環境工学研究部 騒音解析研究室 主任研究員 村田 香

 車輪・レール間から発生する騒音の予測では車輪およびレール面上の凹凸分布や車輪および軌道の振動特性を入力条件としている。本予測法を検証するため、在来線車両が走行するときの車輪振動とレール振動を同時に測定し、その結果を騒音予測の過程で導出される車輪およびレールの振動加速度と比較したところ、両者は概ね同じ傾向であった。また、騒音予測結果から音源別寄与度を評価したところ、1kHz付近ではレール、2kHz以上では車輪の寄与が大きいことが分った。ここでは以上の内容について発表する。


風荷重低減型防音板の提案

材料技術研究部 防振材料研究室 室長 半坂 征則

 近年、沿線で高層建物が増加しているなどの理由から、防音壁を大幅に嵩上げするニーズが増大しているが、防音壁が高くなると風荷重が増大して、強風時に構造物の設計荷重を上回ることが懸念された。このため新たに、長方形平板の上辺を回転支持し、残りの辺を磁力で固定した風荷重低減型防音板を開発した。この防音板は列車走行時には閉じて高い防音性能を持ち、強風時には開いて風荷重を大幅に低減する。風洞実験等を行い同防音板の動作や性能を確認した。本発表では、同防音板の概要と各種性能試験結果について述べる。


シミュレーションを用いた軌道不整による地盤振動への影響評価

防災技術研究部 地質研究室 主任研究員 横山 秀史

 これまでに実施した現地測定および数値シミュレーションにより軌道不整による地盤振動への影響が確認されたことから、軌道不整と地盤振動の関係についてパラメータースタディを行い、軌道不整と軸重等の各々の要因について発生する振動への寄与度を整理した。その結果、軌道不整の振幅が小さいときには軸重等に起因する振動成分が支配的であるのに対し、軌道不整の振幅が大きくなると軌道不整に起因する振動成分が支配的になり地盤振動を増大させることなどがわかったので報告する。


地下鉄トンネル内温度の予測と検証

環境工学研究部 熱・空気流動研究室 副主任研究員 斎藤 寛之

 地下鉄トンネルのように空気が入れ替わりにくい空間内を鉄道が走行する際には、温度上昇が問題になる場合がある。鉄道総研では、これまで温熱環境シミュレーションプログラムを使用して、トンネル内温度の予測を行ってきた。今回、長期間にわたり地下鉄トンネル内で実施した温度計測結果により、そのシミュレーションの予測精度を検証した。本発表では、シミュレーション結果に対する地盤温度の影響等について紹介する。
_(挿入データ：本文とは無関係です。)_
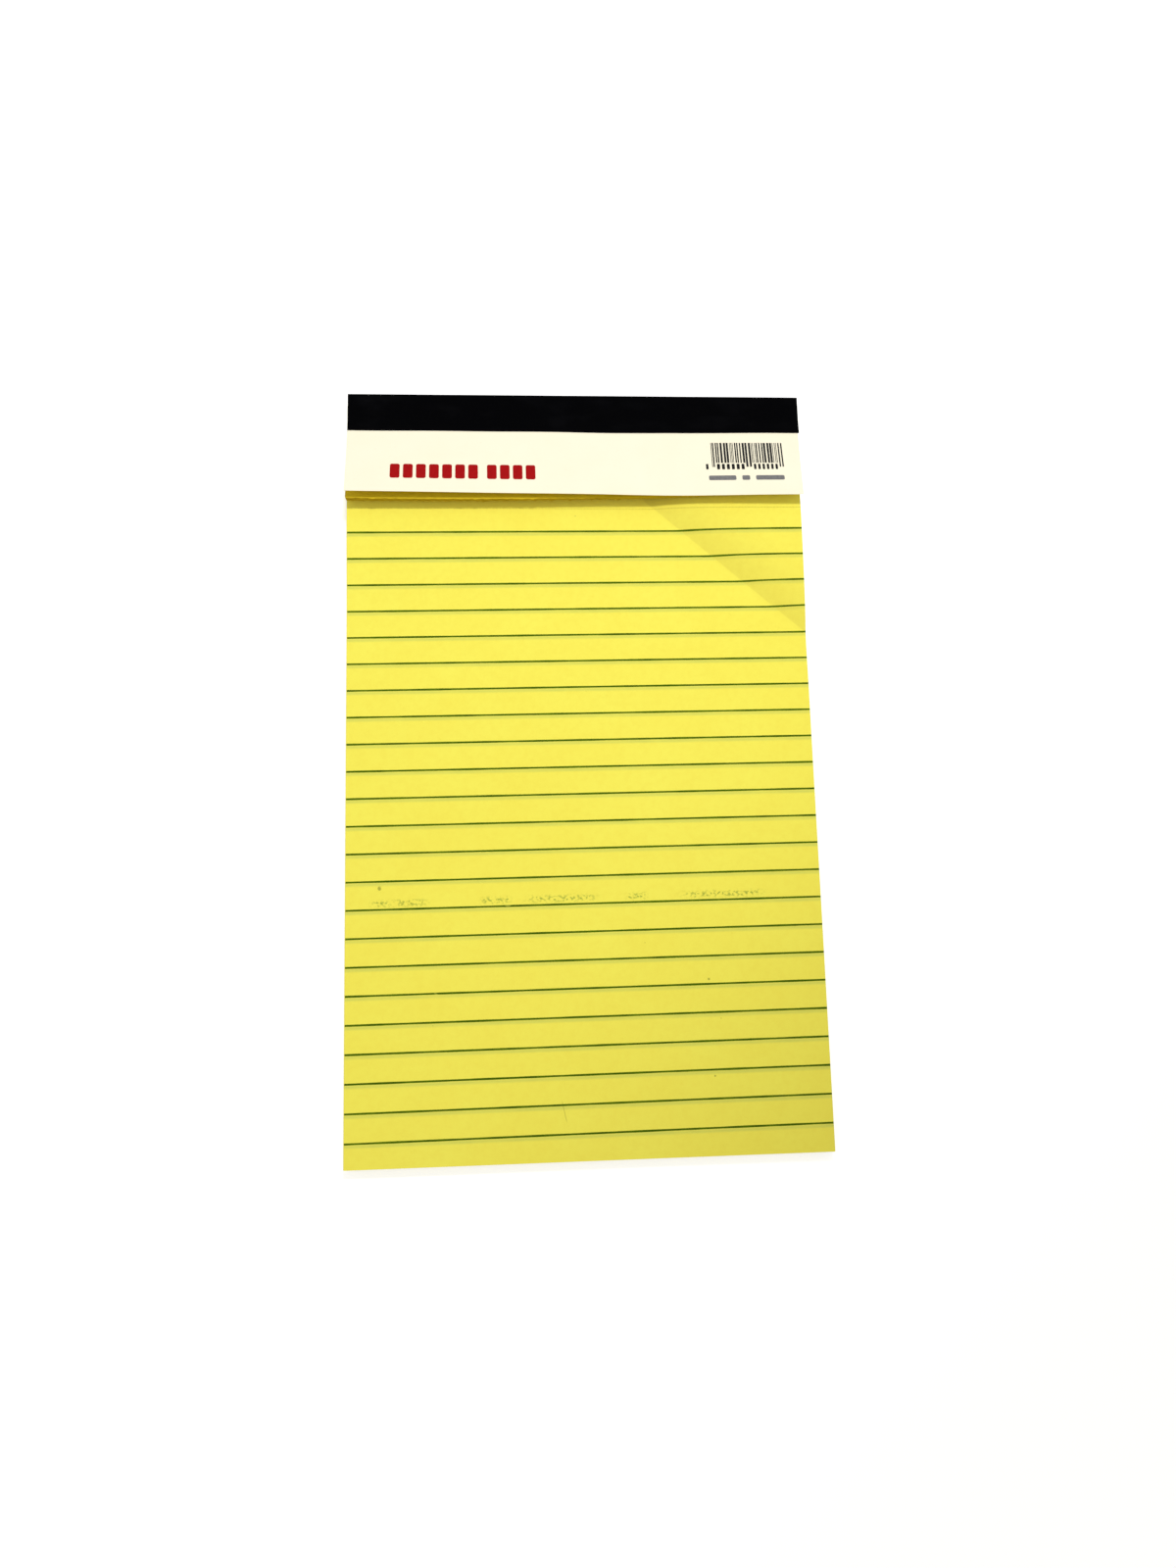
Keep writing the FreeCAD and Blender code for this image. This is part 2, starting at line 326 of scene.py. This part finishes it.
# Green ink smeared by a hand along one line, a hair caught on the paper, and a few specks.
smear_y = -37.3
smear_half_height = 1.5
smears = ((-49.5, 10.0), (-24.0, 5.5), (-6.8, 13.0), (13.5, 4.0), (36.8, 15.0))
smudges = place.stretched(0.9, 1.0, 1.0).grain(0.7, 4.0).rise(0.46, 0.62)
for smear_x, half_span in smears:
    touched = x_place.hump(smear_x, half_span).rise(0.0, 0.5) * level_y.hump(smear_y, smear_half_height)
    paper_colour = (touched * smudges * 0.7).turn(paper_colour, screen(128, 154, 50))
hair = (x_place + 0.22 * y_place).hump(-27.45, 0.16) * y_place.hump(-92.5, 3.4).rise(0.0, 0.4)
paper_colour = (hair * 0.5).turn(paper_colour, screen(120, 118, 40))
specks = ((-54.7, -33.8, 0.8), (32.0, -59.6, 0.42), (32.7, -84.7, 0.3), (34.9, -69.9, 0.22),
          (-40.8, -69.6, 0.22), (-0.4, 69.2, 0.25), (15.3, -49.6, 0.2))
flat_place = place.stretched(1, 1, 0)
for speck_x, speck_y, radius in specks:
    centre = (speck_x, speck_y, 0)
    away = place.node("VectorMath", {"operation": "DISTANCE"}, {0: flat_place, 1: centre}, 1)
    spot = 1.0 - (away + (mottle - 0.5) * (radius * 2.0)).rise(radius * 0.3, radius)
    paper_colour = (spot * 0.6).turn(paper_colour, screen(104, 112, 30))
page_relief = 0.014 * fibre + 0.02 * mottle - 0.06 * perforation
lay_finish(page_paper, paper_colour, 0.72 + 0.12 * mottle, page_relief)

fine_columns = np.concatenate([np.linspace(-half_width, 14.0, 52), np.linspace(14.5, half_width, 99)])
fine_rows = np.concatenate([
    np.linspace(foot_y, head_y - 83.0, 80),
    np.linspace(head_y - 82.4, head_y - 28.0, 92),
    np.linspace(head_y - 26.0, pad_high[1], 18),
])
x, y = grid(fine_columns, fine_rows)
page = sheet_height(x, y, 1.0)
top_sheet = make_piece("top_sheet", [slab(x, y, page, page - sheet_thickness)], page_paper)
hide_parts("sheet_block")

stack_paper, place = new_finish("stack_paper")
layers = place.stretched(0.02, 0.02, 9.0).grain(1.0, 3.0)
stack_colour = layers.turn(screen(238, 219, 78), screen(253, 243, 108))
lay_finish(stack_paper, stack_colour, 0.8, 0.02 * place.grain(0.4))

stack = []
for k in range(sheet_count - 1):
    level = (k + 1) / sheet_count
    shift_x, shift_y = dice.normal(0.0, sheet_shift, 2) * level
    trim = min(abs(shift_y), 0.3)
    x, y = grid(np.linspace(-half_width, half_width, 24), np.linspace(foot_y + trim, pad_high[1], 40))
    beside_crease = np.exp(-((past_crease(x, head_y - y) / crease_sink_width) ** 2))
    under_crease = crease_sink * beside_crease * level ** 3.0
    page = sheet_height(x, y, level) - under_crease - 0.012 * level
    stack.append(slab(x + shift_x, y, page, page - sheet_thickness + 0.02))
lower_sheets = make_piece("lower_sheets", stack, stack_paper)
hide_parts("sheet_block")

# The ruling. Green lines printed across the top sheet at a slight skew, their ink a little thin
# and broken in places, so each is a film that follows the paper.
rule_width = 0.5
ink_height = 0.035

rule_ink, place = new_finish("rule_ink")
ink_cover = place.stretched(0.3, 1.4, 1.0).grain(1.1, 4.0)
ink_breaks = place.stretched(0.22, 0.6, 1.0).grain(1.4, 2.0).rise(0.71, 0.78)
rule_colour = ink_cover.rise(0.3, 0.8).turn(screen(64, 92, 0), screen(94, 120, 4))
rule_colour = (ink_breaks * 0.6).turn(rule_colour, screen(200, 205, 80))
lay_finish(rule_ink, rule_colour, 0.7, gloss=0.05)

rules = []
for k in range(rule_count):
    x, side = grid(fine_columns, np.array([-0.5, 0.0, 0.5]))
    thin = 1.0 + 0.12 * np.sin(x / 7.3 + 1.7 * k) * np.sin(x / 2.9 + k)
    y = head_y - first_rule_depth - k * rule_pitch + rule_skew * x + side * rule_width * thin
    page = sheet_height(x, y, 1.0)
    rules.append(slab(x, y, page + ink_height * (1.0 - 0.6 * np.abs(side)), page - ink_height))
ruled_lines = make_piece("ruled_lines", rules, rule_ink)
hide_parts("rule_lines")

# The torn stubs. Strips of the sheets already used, still held in the head under the label. They
# fan out below it, and each ends in the small teeth that the perforation leaves.
stub_count = 14
flap_lift = (6.7, 4.9, 4.9)
flap_bend = 0.3
flap_dip = 0.8
flap_dip_x = 27.0
flap_dip_width = 20.0
label_length = 31.5
label_thickness = 0.15
label_gap = (2.7, 1.6, 0.5)
stub_fan = (1.6, 0.85, 0.1)
stub_recess = (1.4, 1.8, 4.0)
tooth_pitch = 1.05
tooth_depth = 0.16
layer_gap = 0.02
tucked_depth = 0.15
remnant_height = 0.35
remnant_share = 0.07
fan_step_back = 0.35
stack_top = board_top + sheet_count * sheet_thickness
cover_base = stack_top + stub_count * sheet_thickness + 2 * layer_gap


def sprung(depth):
    """How far the flap has sprung up: the square of the way out from the clamp over that way plus
    the bend, scaled to 1 at the label's free edge."""
    out = np.maximum((depth - clamp_depth) / (label_length - clamp_depth), 0.0)
    return out * out * (1.0 + flap_bend) / (out + flap_bend)


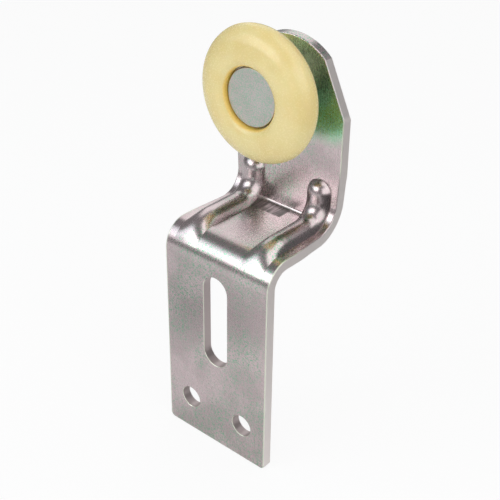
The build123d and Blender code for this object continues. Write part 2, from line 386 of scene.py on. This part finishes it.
def painted_reflection_share(tree, height, unevenness):
    """Where the painted reflection of the wheel's shaded back lies, in green: on the front of the upper
    leg, above an uneven edge.
    """
    facing_front = remap(tree, facing_along(tree, "Y"), -0.99, -0.9, 1.0, 0.0)
    uneven_height = calculate(tree, "MULTIPLY_ADD", unevenness, 8 * MM, height)
    return overlap(tree, remap(tree, uneven_height, 70 * MM, 77 * MM, 0.0, 0.9), facing_front)


# Finishes


def sheet_colours(tree, point, speckle, steel):
    """The plating's colour: darker patches, specks of tint, fine speckles, and the painted green reflection
    of the wheel's shaded back.
    """
    patches = grain(tree, point, 13 * MM, detail=2)
    tint_places = grain(tree, object_point(tree, (1.3, 1, 0.8)), 16 * MM, detail=3)
    specks = grain(tree, point, 0.45 * MM, detail=4, roughness=0.75)
    tint = overlap(tree, remap(tree, specks, 0.5, 0.58), remap(tree, tint_places, 0.4, 0.6, 0.2, 1.0))
    dark = [channel * 0.7 for channel in steel.sheet_colour]
    colour = blend_colours(tree, remap(tree, patches, 0.42, 0.6, 0.0, 0.55), steel.sheet_colour, dark)
    colour = blend_colours(tree, tint, colour, steel.sheet_tint)
    colour = blend_colours(tree, remap(tree, speckle, 0.5, 0.7, 0.0, 0.4), colour, dark)
    # Painted reflection of the wheel's shaded back on the upper leg, green, lighter towards the top
    height = along_axis(tree, point, "Z")
    towards_top = remap(tree, height, 72 * MM, 88 * MM)
    painted_reflection = blend_colours(tree, towards_top, steel.painted_reflection_colour, steel.painted_reflection_top_colour)
    return blend_colours(tree, painted_reflection_share(tree, height, tint_places), colour, painted_reflection)


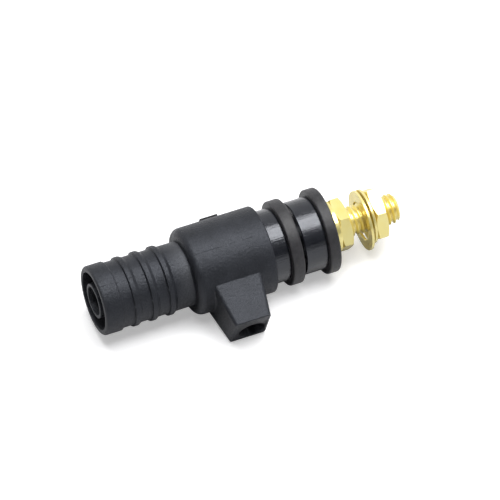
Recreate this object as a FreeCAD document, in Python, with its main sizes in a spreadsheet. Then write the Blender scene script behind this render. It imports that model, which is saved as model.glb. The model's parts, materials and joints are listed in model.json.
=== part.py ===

風洞実験による様々な車両断面形状に対する横力係数の評価

環境工学研究部 車両空力特性研究室 副主任研究員 乙部 達志

 強風時の車両安全性の確保は重要な課題である。そこで、車両横断面形状の違いによる空気力への影響を明らかにする事を目的に風洞実験を行った。気流は一様流と格子乱流、供試体は車両屋根部と肩部の曲率半径が異なる様々な車両形模型(縮尺1/40)、また地面を模擬する板がある場合とない場合に対して空気力を測定した。その結果、車両屋根部の曲率半径は小さい方が、また車両肩部の曲率半径は大きい方が横力係数は小さくなる傾向があることが分かった。ここでは、これらの測定結果をまとめたものを発表する。


横風を受ける車両周りの流れの数値シミュレーション

環境工学研究部 車両空力特性研究室 主任研究員 中出 孝次

 横風を受ける鉄道車両の空力特性を把握することは、強風時の鉄道の安全・安定輸送を実現するためには重要である。現在まで主として風洞実験により車両空力特性が調べられているが、流れ場に対する詳細な知見を提供する手法として数値シミュレーションも期待されている。ここでは横風を受ける走行車両周りの流れの数値シミュレーションを実現するための方法、風洞実験との比較、さらには計算結果から予想される車両の空力特性への列車走行の影響について紹介する。